─── Dataset excerpts

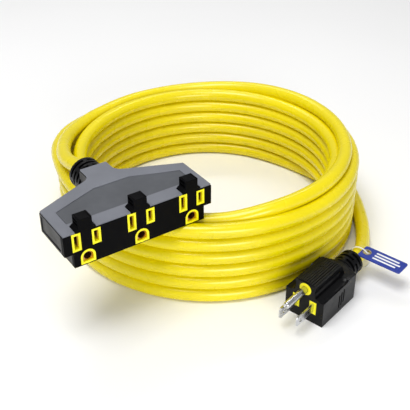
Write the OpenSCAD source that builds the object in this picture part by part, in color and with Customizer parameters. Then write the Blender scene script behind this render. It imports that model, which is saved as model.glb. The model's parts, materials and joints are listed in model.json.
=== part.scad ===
// Coiled three-conductor extension cord: a three-outlet tap on one end, a
// grounded plug on the other, and a marker tag tied round the cord.
// The plug lies on the ground with its ground pin up. The tap lies on the coil.

/* [Cord] */
// Outer diameter of the round jacket
cord_d = 10.2; // [9:0.1:12]
// Coil's inner column, radius to the middle of the cord
coil_r_in = 95.5; // [80:0.5:110]
// Distance between the middles of the coil's two columns
coil_gap = 11.7; // [10.2:0.1:14]
// Rows of cord in each column
coil_rows = 6; // [3:1:8]
// Insulated wire diameter
wire_d = 2.8; // [2:0.1:3.2]

/* [Tap] */
// Width of the tap across its face
tap_w = 101; // [94:0.5:130]
// Width of the lower, stepped-in part
tap_base_w = 90; // [84:0.5:120]
// Height of the tap without its tabs
tap_h = 24.4; // [23:0.1:32]
// Height of the lower, stepped-in part
tap_base_h = 9.8; // [9:0.1:11]
// Depth of the tap's two ends
tap_end_d = 32; // [28:0.5:40]
// Depth from the face to the end of the neck
tap_d = 62; // [58:0.5:80]
// Width of the neck
neck_w = 19.4; // [17:0.1:26]
// Wall of the covers
tap_wall = 2.2; // [1.8:0.1:3]
// Floor of the lower cover
tap_floor = 1.6; // [1.2:0.1:2]
// Thickness of the grey plate on top
cap_t = 1.2; // [0.9:0.1:1.4]
// Thickness of the face
face_t = 3; // [2:0.1:4]
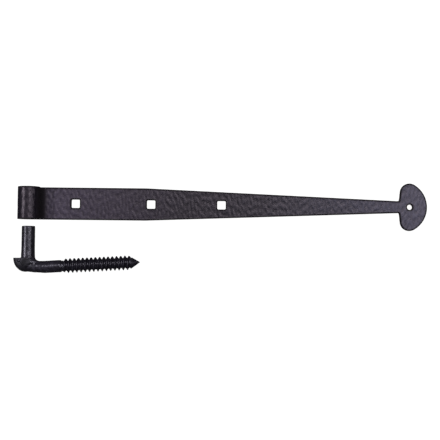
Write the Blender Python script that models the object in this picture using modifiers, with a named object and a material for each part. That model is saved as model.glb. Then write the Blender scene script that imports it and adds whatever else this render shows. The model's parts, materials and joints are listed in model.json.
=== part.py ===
"""Pintle and strap hinge: a long tapered strap with a rolled eye, lifted off its lag pintle.

Millimetres times MM give metres. The eye's axis runs along Y, the strap points along +X,
and the strap's back and the eye lie on the ground plane, with the pintle laid in line with
the eye, below it in Y.
"""
import math

import bmesh
import bpy
from mathutils import Matrix, Vector

MM = 0.001

# Strap: flat bar with a rolled eye
STRAP_WIDTH = 38.1 * MM
STRAP_THICKNESS = 4.76 * MM
STRAP_LENGTH = 467.8 * MM          # eye axis to the tip of the bean
TAPER_START = 136.1 * MM           # from the eye axis
EYE_END_ANGLE = math.radians(-36)  # where the rolled end stops, short of the bar's front

# Bean-shaped end: one large arc and two lobes tangent to it
BEAN_ARC_RADIUS = 30.8 * MM
BEAN_LOBE_RADIUS = 11.0 * MM
BEAN_LOBE_ANGLE = math.radians(59.6)
BEAN_LENGTH = 32.9 * MM
NECK_WIDTH = 13.98 * MM

# Holes
SQUARE_HOLE_SIDE = 9.95 * MM
SQUARE_HOLE_PLACES = (53.2 * MM, 142.2 * MM, 225.3 * MM)
TIP_HOLE_DIAMETER = 6.35 * MM
TIP_HOLE_FROM_TIP = 20.5 * MM

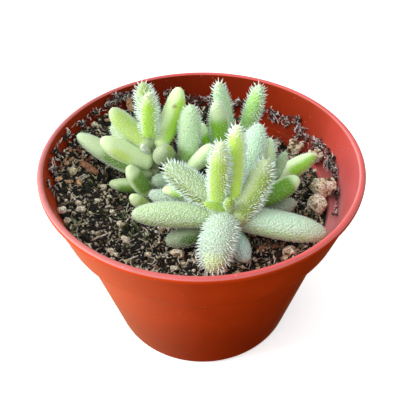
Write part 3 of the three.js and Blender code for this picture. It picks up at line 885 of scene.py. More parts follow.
LEAF_GROUPS["slim"] = [
    LeafPlan(0.68, (32, 7, 8), (15.5, 5.6, 5.2), Skin.LEAFY, Hair.SHORT, (190, 80, 0.3, 1.3), shade=1.3),
    LeafPlan(
        1.0, (80, 80, 0), (9, 3.4, 3.2), Skin.MINT, Hair.DENSE,
        (180, 40, 0.1, 0.6), 130, waist=0.1, shade=2.1,
    ),
    LeafPlan(0.9, (45, 64, 0), (7, 2.8, 2.6), Skin.MINT, Hair.MEDIUM, (270, 60, 0, 0.7), 350, shade=0.9),
]
LEAF_GROUPS["left"] = [
    LeafPlan(
        0.51, (161, 13, 16), (24, 6.4, 5.8), Skin.MARGINED, Hair.SHORT, (25, 34, 0.05, 0.62), 154, shade=0.85
    ),
    LeafPlan(
        0.74, (180, 24, 16), (14.5, 6.6, 6.2), Skin.CREAM, Hair.SPARSE,
        (10, 30, 0.35, 0.75), 215, waist=0.12, shade=1.18,
    ),
    LeafPlan(
        0.97, (150, 20, 24), (13.5, 6.4, 6), Skin.CREAM, Hair.FRINGE,
        (50, 52, 0, 0.92), 190, waist=0.08, root=2.6, shade=0.87,
    ),
    LeafPlan(
        1.0, (107, 61, 8), (14.5, 5.6, 4.8), Skin.CREAM, Hair.LONG, (90, 45, 0.1, 0.95), 110, shade=0.9
    ),
    LeafPlan(1.0, (84, 72, 2), (14.5, 5, 4.6), Skin.FRESH, Hair.LONG, (90, 45, 0, 0.85), 252, root=-1.4),
    LeafPlan(
        0.95, (61, 22, 46), (16.5, 6.4, 5.6), Skin.FRESH, Hair.FRINGE,
        (160, 45, 0, 0.85), 20, (0.68, 110, 0.9), waist=0.1, root=2.6, shade=1.2,
    ),
    LeafPlan(0.78, (300, 55, 0), (7, 6, 5.8), Skin.CREAM, Hair.SPARSE, (350, 60, 0.1, 1.3), 330, shade=0.62),
    LeafPlan(
        0.66, (140, 10, 14), (17, 5.4, 5), Skin.CREAM, Hair.MEDIUM, (90, 120, -1, 0.3), 120, shade=0.85
    ),
    LeafPlan(0.86, (222, 66, 0), (3.4, 2.8, 2.6), Skin.MILKY, Hair.SHORT, shade=0.7),
    LeafPlan(0.72, (88, 18, 10), (12, 5, 4.6), Skin.FRESH, Hair.SHORT),
]
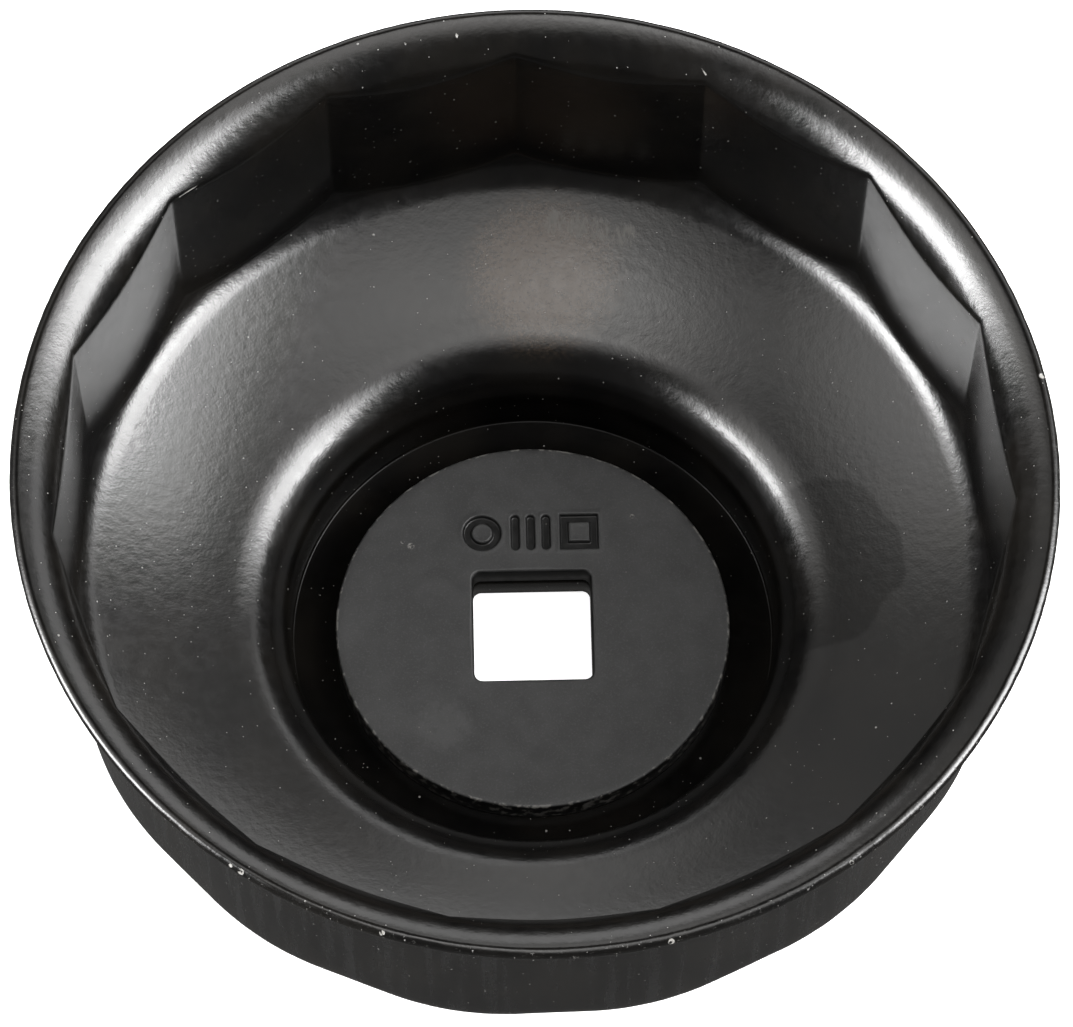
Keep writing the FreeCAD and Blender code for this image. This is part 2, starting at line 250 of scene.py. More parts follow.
SCUFFS = ((2.6, 33.1, 14.1), (4.6, 32.7, 14.0), (6.4, 32.4, 13.9), (8.6, 31.8, 13.9))
# middle of the painted warm reflection on the far shoulder
PAINTED_REFLECTION_CENTRE = (1.5, 29.0, 12.6)
BLOTCH_CENTRE = (-7.5, -9.0, 4.5)
# A patch's radius, how far apart its grain is, the two values that it fades in between, and how the
# grain is scaled along each axis.
SCUFF_SHAPE = (2.4, 0.3, 0.34, 0.6, (1, 0.3, 0.3))
PAINTED_REFLECTION_SHAPE = (12.0, 0.3, 0.2, 0.55, (1, 1, 1))
BLOTCH_SHAPE = (4.5, 0.9, 0.25, 0.5, (1, 1, 1))
CHIPS = (                       # where each chip is and how large
    ((40.2, 6.5, 35.6), 0.28),
    ((38.2, 13.2, 35.5), 0.22),
    ((-22.8, -34.0, 35.5), 0.30),
    ((-23.6, -33.5, 35.5), 0.20),
    ((-12.2, -39.1, 35.5), 0.26),
    ((9.4, -40.2, 35.4), 0.30),
    ((23.2, -34.2, 35.5), 0.22),
    ((-33.0, -23.4, 35.4), 0.22),
)
PLATE_NICKS = (
    ((-10.1, 7.5, 4.5), 0.34),
    ((-10.8, 7.9, 4.5), 0.20),
    ((8.6, 9.9, 4.5), 0.24),
    ((5.3, -15.6, 4.4), 0.16),
    ((5.2, -16.1, 4.4), 0.20),
)
PLATE_DUST = (1.1, 0.07, 0.3)


# ---- rings ----

def polygon_radius(azimuth, sides, corner_azimuth, apothem, rounding):
    """Distance from the axis to a regular polygon with rounded corners."""
    half = math.pi / sides
    turned = azimuth - math.radians(corner_azimuth)
    from_corner = np.abs((turned + half) % (2 * half) - half)
    straight = apothem / np.cos(half - from_corner)
    centre = (apothem - rounding) / math.cos(half)
    arc_reach = half - math.atan((apothem - rounding) * math.tan(half) / apothem)
    sunk = np.maximum(rounding ** 2 - (centre * np.sin(from_corner)) ** 2, 0)
    rounded = centre * np.cos(from_corner) + np.sqrt(sunk)
    return np.where(from_corner < arc_reach, rounded, straight)


def arc_rings(centre, radius, start, end, count):
    """Rings along an arc of the profile, both ends included. Angles are numbers or one per column."""
    rings = []
    for step in np.linspace(0, 1, count):
        angle = start + (end - start) * step
        rings.append((centre[0] + radius * np.cos(angle), centre[1] + radius * np.sin(angle)))
    return rings


def line_rings(start, end, count):
    """Rings between two others, neither included."""
    steps = np.linspace(0, 1, count + 2)[1:-1]
    across, up = end[0] - start[0], end[1] - start[1]
    return [(start[0] + across * step, start[1] + up * step) for step in steps]


def bend_rings(start, control, end, count):
    """Rings along a soft bend from start to end that heads for the control point, ends included."""
    rings = []
    for step in np.linspace(0, 1, count):
        back, both, on = (1 - step) ** 2, 2 * step * (1 - step), step ** 2
        rings.append(tuple(back * start[axis] + both * control[axis] + on * end[axis] for axis in (0, 1)))
    return rings


def ring_mesh(name, rings, azimuth):
    """One closed mesh from rings of (radius, height) that follow the whole profile round."""
    columns = len(azimuth)
    points = np.zeros((len(rings), columns, 3))
    for row, (radius, height) in enumerate(rings):
        points[row, :, 0] = radius * np.cos(azimuth)
        points[row, :, 1] = radius * np.sin(azimuth)
        points[row, :, 2] = height
    row, column = np.meshgrid(np.arange(len(rings)), np.arange(columns), indexing="ij")
    next_row = (row + 1) % len(rings)
    next_column = (column + 1) % columns
    corners = (row * columns + column, next_row * columns + column,
               next_row * columns + next_column, row * columns + next_column)
    faces = np.stack(corners, axis=-1).reshape(-1, 4)
    mesh = bpy.data.meshes.new(name)
    mesh.from_pydata((points.reshape(-1, 3) * MM).tolist(), [], faces.tolist())
    mesh.shade_smooth()
    mesh.update()
    piece = bpy.data.objects.new(name, mesh)
    bpy.context.scene.collection.objects.link(piece)
    return piece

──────

#### [Instructions for the task]
From the first line of the data through the line with "on the coil.", quote each line exactly and add nothing else.

#### [Reply to the exercise]
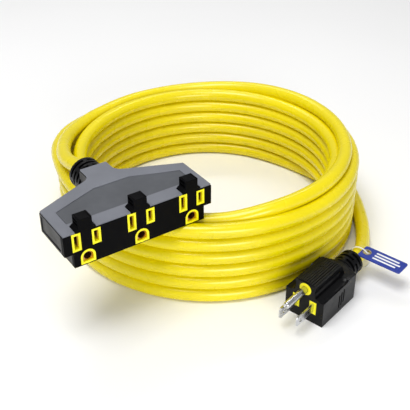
Write the OpenSCAD source that builds the object in this picture part by part, in color and with Customizer parameters. Then write the Blender scene script behind this render. It imports that model, which is saved as model.glb. The model's parts, materials and joints are listed in model.json.
=== part.scad ===
// Coiled three-conductor extension cord: a three-outlet tap on one end, a
// grounded plug on the other, and a marker tag tied round the cord.
// The plug lies on the ground with its ground pin up. The tap lies on the coil.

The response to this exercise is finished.